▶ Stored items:
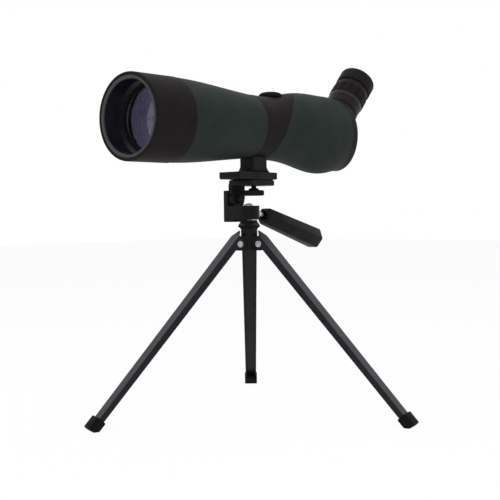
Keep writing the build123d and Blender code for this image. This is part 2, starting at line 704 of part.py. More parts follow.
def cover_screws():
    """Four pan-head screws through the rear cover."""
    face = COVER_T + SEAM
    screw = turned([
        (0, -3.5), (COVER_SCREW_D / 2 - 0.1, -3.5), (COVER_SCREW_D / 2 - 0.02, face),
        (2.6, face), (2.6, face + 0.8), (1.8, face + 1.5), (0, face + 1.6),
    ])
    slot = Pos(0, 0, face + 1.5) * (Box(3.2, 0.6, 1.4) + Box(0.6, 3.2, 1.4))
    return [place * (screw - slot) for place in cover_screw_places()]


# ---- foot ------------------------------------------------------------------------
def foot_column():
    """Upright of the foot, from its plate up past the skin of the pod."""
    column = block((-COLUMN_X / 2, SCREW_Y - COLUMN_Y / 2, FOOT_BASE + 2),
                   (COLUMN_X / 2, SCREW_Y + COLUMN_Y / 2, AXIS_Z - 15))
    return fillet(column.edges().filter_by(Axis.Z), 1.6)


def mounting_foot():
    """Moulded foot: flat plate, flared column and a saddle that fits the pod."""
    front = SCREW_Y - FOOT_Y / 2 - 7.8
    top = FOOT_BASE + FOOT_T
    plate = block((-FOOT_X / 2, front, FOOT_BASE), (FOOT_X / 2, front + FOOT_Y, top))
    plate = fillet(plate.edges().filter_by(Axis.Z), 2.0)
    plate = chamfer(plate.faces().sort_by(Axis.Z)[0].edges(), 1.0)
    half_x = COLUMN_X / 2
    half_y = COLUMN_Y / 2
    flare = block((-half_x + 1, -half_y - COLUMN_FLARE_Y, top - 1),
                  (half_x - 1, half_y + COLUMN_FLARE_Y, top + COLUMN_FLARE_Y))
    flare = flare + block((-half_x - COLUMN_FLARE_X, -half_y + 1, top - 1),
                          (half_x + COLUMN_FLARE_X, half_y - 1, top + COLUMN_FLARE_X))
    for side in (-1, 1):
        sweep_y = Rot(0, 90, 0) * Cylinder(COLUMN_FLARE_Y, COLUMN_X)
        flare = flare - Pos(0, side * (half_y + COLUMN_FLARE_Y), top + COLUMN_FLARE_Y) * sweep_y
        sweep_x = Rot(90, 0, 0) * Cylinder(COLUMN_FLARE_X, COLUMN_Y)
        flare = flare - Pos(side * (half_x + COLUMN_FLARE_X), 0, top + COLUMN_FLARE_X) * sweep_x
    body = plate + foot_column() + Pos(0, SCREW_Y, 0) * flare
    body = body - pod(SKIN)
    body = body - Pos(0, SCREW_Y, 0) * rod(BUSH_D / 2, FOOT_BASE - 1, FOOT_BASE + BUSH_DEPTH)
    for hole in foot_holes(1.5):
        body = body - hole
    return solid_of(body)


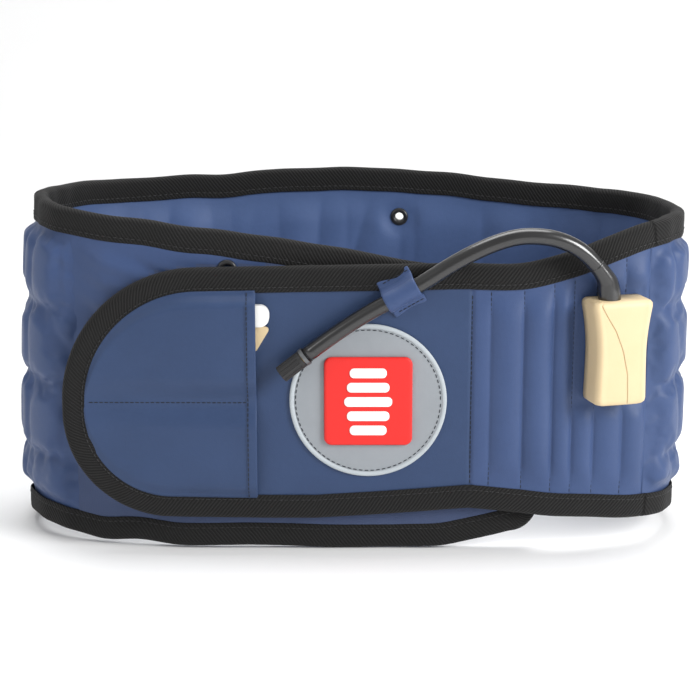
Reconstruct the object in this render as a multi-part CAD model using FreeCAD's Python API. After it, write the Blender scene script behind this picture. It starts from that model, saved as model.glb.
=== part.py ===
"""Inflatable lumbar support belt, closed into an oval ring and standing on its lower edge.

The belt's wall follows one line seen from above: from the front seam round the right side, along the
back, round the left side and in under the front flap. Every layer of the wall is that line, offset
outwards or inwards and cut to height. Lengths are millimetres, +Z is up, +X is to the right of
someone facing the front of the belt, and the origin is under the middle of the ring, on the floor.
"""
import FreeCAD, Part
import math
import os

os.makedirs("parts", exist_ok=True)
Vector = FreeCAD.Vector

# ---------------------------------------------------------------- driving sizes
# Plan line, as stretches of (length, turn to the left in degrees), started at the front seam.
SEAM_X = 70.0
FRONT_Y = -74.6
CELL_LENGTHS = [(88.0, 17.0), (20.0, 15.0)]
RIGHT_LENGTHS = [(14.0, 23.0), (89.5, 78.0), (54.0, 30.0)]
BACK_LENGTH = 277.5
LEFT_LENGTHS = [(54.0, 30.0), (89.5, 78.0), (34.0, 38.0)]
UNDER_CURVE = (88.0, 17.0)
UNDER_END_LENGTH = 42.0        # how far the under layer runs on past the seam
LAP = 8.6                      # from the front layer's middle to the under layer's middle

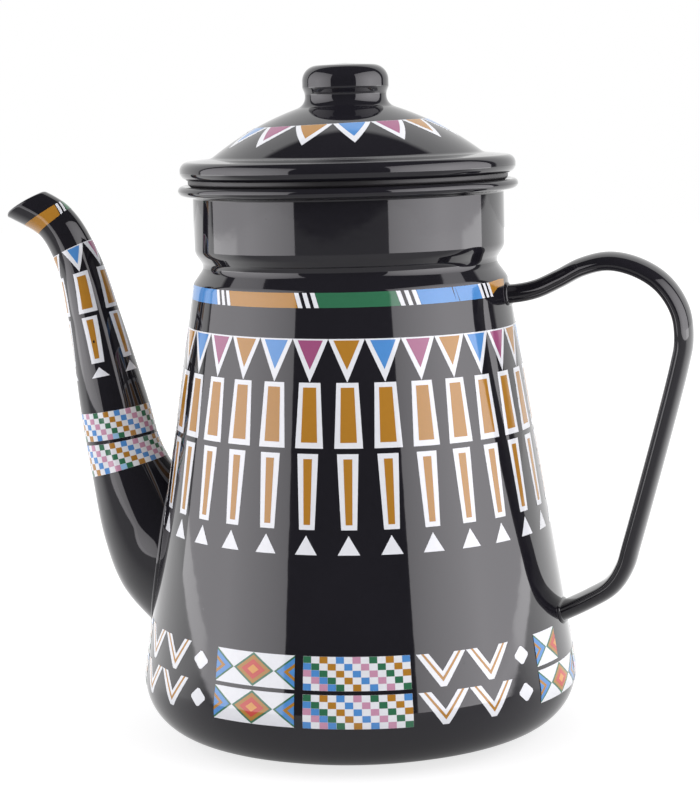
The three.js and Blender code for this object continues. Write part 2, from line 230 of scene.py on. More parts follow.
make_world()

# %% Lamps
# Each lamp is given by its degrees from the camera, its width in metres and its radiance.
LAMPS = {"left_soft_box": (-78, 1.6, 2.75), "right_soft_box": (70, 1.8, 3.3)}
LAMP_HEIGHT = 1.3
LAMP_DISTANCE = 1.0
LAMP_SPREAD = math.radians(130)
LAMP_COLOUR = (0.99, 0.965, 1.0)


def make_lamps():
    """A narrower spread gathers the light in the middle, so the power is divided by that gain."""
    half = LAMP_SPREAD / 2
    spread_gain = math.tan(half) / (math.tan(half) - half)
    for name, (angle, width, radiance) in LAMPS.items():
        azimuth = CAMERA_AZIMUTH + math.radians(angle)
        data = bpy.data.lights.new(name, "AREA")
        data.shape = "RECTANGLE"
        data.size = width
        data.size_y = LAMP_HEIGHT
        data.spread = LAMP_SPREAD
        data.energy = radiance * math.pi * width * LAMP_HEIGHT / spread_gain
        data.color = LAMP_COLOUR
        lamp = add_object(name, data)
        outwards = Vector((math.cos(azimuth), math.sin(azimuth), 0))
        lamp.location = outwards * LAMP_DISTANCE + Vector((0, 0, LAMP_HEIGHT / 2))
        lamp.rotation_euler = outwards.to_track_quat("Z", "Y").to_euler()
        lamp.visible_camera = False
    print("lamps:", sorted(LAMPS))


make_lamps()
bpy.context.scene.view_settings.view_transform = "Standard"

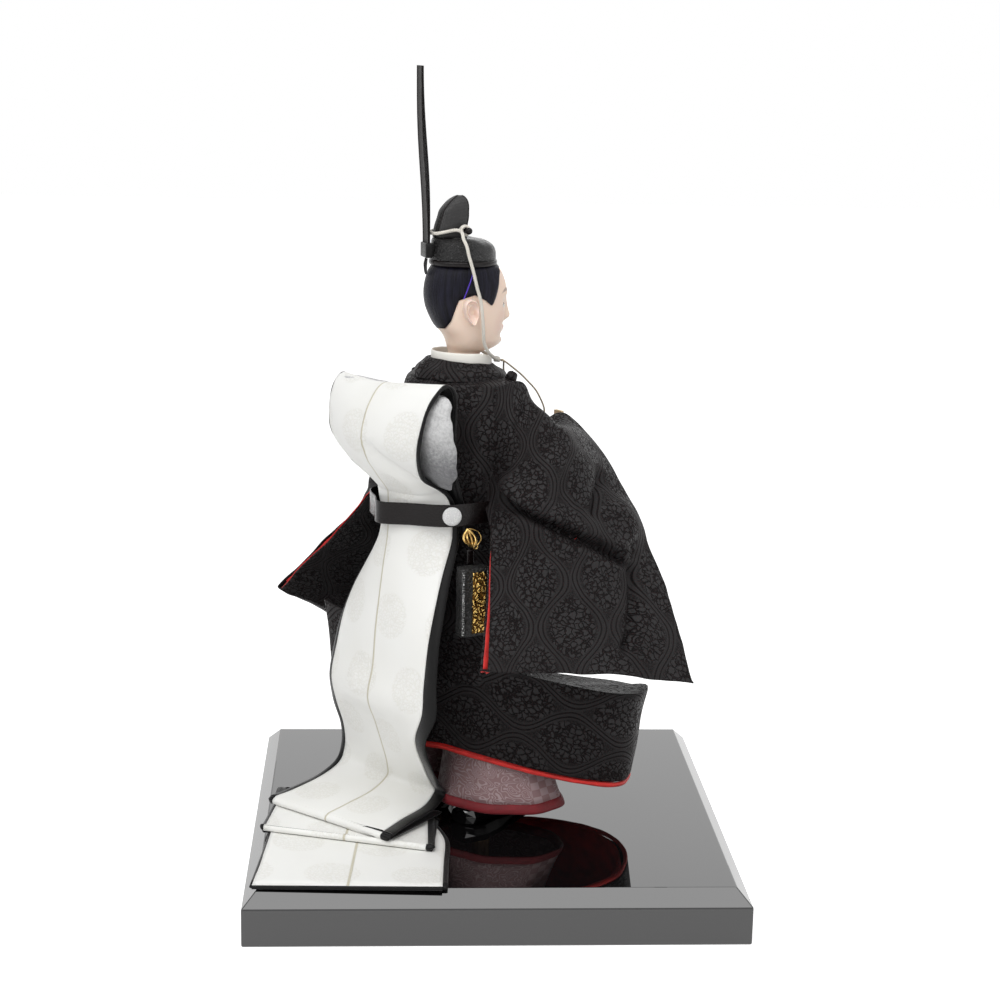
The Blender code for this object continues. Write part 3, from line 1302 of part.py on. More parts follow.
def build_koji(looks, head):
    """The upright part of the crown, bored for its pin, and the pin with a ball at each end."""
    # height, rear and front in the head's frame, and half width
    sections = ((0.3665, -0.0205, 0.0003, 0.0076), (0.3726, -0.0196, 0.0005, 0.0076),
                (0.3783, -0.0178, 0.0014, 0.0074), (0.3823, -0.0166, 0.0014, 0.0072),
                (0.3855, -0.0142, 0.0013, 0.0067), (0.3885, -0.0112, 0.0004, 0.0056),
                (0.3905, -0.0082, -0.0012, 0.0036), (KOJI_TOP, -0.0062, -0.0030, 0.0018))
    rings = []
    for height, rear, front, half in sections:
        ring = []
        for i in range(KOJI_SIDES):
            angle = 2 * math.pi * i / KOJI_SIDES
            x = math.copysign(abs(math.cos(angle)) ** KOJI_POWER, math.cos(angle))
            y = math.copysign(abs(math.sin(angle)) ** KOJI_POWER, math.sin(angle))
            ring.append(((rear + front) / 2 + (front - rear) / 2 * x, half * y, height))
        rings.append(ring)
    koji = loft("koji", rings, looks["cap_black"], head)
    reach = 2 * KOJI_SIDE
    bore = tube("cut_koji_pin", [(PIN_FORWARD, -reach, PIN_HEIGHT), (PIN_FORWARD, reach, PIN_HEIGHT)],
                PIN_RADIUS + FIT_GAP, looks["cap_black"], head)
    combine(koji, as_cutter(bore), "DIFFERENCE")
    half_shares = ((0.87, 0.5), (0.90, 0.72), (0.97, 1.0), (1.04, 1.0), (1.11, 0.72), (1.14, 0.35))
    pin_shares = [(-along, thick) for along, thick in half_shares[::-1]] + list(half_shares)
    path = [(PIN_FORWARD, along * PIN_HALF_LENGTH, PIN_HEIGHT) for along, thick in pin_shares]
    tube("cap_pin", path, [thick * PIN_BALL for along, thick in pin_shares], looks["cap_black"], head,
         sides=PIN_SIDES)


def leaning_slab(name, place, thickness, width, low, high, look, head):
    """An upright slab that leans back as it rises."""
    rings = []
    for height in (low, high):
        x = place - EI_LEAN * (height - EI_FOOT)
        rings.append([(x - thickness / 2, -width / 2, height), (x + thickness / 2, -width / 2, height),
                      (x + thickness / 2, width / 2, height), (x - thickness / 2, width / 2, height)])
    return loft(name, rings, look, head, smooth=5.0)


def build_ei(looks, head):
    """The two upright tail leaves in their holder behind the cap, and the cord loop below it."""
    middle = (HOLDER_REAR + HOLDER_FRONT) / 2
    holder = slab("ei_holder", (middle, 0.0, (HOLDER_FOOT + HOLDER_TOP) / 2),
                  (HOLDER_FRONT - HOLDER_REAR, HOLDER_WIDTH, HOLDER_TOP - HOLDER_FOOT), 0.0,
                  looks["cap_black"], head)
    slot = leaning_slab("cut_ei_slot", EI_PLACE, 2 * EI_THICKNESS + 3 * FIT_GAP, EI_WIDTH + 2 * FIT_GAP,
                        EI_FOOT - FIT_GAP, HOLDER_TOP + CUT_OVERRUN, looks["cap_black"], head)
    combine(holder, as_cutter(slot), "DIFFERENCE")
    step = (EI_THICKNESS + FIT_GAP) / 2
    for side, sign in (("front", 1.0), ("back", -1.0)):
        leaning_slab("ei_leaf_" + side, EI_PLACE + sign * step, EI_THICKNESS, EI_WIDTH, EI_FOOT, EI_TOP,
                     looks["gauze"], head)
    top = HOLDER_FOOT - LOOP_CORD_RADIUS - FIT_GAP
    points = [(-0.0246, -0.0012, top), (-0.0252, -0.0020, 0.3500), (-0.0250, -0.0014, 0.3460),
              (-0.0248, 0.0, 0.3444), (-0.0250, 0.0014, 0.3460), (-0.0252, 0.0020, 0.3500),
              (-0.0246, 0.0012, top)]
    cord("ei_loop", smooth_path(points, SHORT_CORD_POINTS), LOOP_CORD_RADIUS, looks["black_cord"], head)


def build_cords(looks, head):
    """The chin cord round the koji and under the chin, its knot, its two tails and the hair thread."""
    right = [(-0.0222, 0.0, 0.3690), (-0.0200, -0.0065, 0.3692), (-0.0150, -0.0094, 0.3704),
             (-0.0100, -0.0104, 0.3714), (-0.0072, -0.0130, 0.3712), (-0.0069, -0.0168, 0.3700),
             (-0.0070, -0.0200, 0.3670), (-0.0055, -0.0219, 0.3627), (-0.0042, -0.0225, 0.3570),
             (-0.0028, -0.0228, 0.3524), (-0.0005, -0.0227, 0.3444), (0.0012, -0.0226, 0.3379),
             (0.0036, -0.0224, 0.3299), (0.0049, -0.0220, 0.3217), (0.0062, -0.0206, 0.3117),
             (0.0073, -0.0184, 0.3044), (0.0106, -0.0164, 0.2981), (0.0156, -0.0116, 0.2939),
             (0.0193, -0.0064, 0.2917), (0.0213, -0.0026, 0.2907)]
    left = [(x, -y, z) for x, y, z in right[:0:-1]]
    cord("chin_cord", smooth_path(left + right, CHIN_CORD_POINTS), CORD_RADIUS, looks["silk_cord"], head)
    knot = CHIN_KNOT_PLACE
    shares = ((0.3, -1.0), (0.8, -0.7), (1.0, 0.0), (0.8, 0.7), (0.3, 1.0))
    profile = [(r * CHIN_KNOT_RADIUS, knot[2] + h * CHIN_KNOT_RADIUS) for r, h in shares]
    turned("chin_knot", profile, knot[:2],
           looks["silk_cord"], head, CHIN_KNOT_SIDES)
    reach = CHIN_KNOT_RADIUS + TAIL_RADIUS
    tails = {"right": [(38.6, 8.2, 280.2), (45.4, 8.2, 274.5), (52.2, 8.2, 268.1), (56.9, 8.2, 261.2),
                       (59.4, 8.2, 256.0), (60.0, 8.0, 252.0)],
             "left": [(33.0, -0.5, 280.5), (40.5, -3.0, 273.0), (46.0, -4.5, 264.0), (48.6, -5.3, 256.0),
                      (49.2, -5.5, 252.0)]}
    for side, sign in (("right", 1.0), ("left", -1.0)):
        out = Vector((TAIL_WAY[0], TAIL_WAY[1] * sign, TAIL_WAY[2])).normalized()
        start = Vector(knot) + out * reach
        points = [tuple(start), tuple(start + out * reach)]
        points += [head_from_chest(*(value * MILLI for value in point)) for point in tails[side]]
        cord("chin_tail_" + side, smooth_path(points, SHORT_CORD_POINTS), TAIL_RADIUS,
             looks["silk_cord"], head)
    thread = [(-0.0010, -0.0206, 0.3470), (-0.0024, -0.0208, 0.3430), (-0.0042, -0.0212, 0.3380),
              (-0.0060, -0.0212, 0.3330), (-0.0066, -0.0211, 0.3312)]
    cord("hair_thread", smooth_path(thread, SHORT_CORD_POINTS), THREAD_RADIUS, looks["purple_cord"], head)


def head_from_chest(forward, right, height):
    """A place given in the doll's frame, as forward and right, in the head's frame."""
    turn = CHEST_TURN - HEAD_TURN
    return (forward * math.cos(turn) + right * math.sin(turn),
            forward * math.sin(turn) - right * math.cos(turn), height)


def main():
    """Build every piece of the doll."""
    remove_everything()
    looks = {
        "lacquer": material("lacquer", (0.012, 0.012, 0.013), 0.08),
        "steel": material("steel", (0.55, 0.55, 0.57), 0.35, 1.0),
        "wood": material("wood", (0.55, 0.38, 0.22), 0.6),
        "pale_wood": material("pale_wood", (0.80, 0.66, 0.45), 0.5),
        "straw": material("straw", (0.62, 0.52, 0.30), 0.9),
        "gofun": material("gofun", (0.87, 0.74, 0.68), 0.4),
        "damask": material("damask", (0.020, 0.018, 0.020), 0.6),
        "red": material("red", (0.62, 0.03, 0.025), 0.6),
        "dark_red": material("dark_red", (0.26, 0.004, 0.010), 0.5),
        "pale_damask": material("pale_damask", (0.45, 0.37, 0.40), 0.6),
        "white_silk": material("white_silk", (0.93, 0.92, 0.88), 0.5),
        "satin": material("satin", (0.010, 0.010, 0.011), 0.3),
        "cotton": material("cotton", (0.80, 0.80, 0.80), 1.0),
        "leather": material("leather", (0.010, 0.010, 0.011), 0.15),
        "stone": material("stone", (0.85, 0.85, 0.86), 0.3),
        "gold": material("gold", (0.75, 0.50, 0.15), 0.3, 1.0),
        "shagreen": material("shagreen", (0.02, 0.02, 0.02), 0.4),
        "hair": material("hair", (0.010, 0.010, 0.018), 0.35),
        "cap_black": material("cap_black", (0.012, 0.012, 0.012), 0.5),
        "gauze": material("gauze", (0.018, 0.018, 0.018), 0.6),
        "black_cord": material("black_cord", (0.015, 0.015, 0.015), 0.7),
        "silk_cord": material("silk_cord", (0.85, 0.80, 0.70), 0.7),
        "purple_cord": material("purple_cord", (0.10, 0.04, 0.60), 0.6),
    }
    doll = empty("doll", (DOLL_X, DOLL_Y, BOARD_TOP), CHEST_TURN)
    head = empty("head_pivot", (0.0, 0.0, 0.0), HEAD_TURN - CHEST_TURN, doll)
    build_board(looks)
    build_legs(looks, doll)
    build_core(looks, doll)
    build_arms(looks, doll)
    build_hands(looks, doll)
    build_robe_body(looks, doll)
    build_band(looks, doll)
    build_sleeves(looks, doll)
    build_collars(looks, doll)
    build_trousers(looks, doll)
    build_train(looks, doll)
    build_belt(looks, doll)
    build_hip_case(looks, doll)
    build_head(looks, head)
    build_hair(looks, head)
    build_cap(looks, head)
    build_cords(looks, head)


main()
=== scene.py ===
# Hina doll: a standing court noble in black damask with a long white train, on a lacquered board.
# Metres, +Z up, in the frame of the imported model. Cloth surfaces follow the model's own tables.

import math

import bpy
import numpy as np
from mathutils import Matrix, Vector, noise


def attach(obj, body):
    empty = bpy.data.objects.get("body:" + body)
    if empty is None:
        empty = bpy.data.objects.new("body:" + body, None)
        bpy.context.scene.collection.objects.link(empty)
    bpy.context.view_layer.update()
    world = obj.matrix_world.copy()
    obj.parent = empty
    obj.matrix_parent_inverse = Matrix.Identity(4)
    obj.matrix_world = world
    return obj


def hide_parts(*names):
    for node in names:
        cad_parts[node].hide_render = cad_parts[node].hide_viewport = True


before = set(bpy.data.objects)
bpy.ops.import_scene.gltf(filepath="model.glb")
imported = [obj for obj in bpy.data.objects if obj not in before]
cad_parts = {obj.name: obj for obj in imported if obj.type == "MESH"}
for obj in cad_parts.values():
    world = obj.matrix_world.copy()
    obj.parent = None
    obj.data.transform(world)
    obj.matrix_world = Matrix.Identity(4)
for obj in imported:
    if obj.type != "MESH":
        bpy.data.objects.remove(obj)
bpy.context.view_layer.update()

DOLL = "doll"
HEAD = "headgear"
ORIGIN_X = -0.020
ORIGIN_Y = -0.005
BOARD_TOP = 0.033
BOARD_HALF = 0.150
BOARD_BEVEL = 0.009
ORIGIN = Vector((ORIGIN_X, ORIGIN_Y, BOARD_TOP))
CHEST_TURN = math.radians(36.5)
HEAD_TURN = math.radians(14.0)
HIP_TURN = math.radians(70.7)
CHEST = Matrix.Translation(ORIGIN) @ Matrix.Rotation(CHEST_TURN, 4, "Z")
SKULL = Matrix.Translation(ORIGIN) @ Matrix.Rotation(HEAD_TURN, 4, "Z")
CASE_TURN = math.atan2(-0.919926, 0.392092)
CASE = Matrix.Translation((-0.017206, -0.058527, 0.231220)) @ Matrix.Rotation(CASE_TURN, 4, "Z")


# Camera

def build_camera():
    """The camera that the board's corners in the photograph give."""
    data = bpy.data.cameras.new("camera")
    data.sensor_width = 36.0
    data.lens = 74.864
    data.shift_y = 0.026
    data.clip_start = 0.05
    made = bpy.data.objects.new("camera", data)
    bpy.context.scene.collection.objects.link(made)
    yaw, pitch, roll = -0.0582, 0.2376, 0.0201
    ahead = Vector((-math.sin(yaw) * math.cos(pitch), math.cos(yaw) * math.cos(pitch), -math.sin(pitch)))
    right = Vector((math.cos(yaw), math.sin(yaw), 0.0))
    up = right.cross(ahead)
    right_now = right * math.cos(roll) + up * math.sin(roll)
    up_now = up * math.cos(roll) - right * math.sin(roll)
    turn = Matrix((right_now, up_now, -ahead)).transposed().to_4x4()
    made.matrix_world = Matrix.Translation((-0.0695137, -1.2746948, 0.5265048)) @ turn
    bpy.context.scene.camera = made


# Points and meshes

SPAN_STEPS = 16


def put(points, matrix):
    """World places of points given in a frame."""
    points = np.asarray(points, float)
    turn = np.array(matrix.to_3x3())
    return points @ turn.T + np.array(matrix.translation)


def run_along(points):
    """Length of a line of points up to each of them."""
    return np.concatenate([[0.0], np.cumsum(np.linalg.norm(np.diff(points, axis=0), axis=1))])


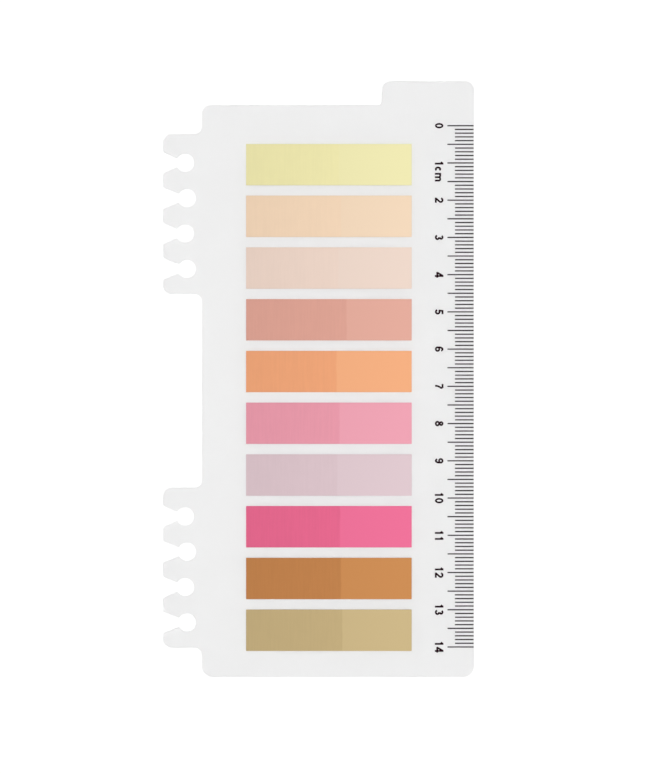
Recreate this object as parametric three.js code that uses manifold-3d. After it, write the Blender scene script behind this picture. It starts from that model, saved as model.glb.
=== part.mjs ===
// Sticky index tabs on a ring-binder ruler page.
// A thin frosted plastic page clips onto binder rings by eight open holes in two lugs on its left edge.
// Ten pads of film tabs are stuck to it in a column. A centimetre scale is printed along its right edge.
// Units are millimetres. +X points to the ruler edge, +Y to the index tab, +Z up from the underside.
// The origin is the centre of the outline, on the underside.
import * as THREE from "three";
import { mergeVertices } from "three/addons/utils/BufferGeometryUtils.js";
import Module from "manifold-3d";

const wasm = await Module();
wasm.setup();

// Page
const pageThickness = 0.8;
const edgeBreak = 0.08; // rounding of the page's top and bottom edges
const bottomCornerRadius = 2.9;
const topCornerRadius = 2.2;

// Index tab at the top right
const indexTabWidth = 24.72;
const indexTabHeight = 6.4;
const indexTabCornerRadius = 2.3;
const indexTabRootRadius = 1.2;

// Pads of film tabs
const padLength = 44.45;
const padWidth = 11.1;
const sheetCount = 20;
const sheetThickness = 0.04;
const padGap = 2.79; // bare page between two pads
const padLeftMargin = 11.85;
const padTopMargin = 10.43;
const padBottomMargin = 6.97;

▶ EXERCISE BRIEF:
Extract from the records above the lines from the one containing "DOLL_Y, BOARD_TOP), CHEST_TURN)" to the one containing "bpy.data.objects.remove(obj)", both lines included, exactly as they appear and with nothing else.

▶ SOLUTION FOR THIS EXERCISE:
    doll = empty("doll", (DOLL_X, DOLL_Y, BOARD_TOP), CHEST_TURN)
    head = empty("head_pivot", (0.0, 0.0, 0.0), HEAD_TURN - CHEST_TURN, doll)
    build_board(looks)
    build_legs(looks, doll)
    build_core(looks, doll)
    build_arms(looks, doll)
    build_hands(looks, doll)
    build_robe_body(looks, doll)
    build_band(looks, doll)
    build_sleeves(looks, doll)
    build_collars(looks, doll)
    build_trousers(looks, doll)
    build_train(looks, doll)
    build_belt(looks, doll)
    build_hip_case(looks, doll)
    build_head(looks, head)
    build_hair(looks, head)
    build_cap(looks, head)
    build_cords(looks, head)


main()
=== scene.py ===
# Hina doll: a standing court noble in black damask with a long white train, on a lacquered board.
# Metres, +Z up, in the frame of the imported model. Cloth surfaces follow the model's own tables.

import math

import bpy
import numpy as np
from mathutils import Matrix, Vector, noise


def attach(obj, body):
    empty = bpy.data.objects.get("body:" + body)
    if empty is None:
        empty = bpy.data.objects.new("body:" + body, None)
        bpy.context.scene.collection.objects.link(empty)
    bpy.context.view_layer.update()
    world = obj.matrix_world.copy()
    obj.parent = empty
    obj.matrix_parent_inverse = Matrix.Identity(4)
    obj.matrix_world = world
    return obj


def hide_parts(*names):
    for node in names:
        cad_parts[node].hide_render = cad_parts[node].hide_viewport = True


before = set(bpy.data.objects)
bpy.ops.import_scene.gltf(filepath="model.glb")
imported = [obj for obj in bpy.data.objects if obj not in before]
cad_parts = {obj.name: obj for obj in imported if obj.type == "MESH"}
for obj in cad_parts.values():
    world = obj.matrix_world.copy()
    obj.parent = None
    obj.data.transform(world)
    obj.matrix_world = Matrix.Identity(4)
for obj in imported:
    if obj.type != "MESH":
        bpy.data.objects.remove(obj)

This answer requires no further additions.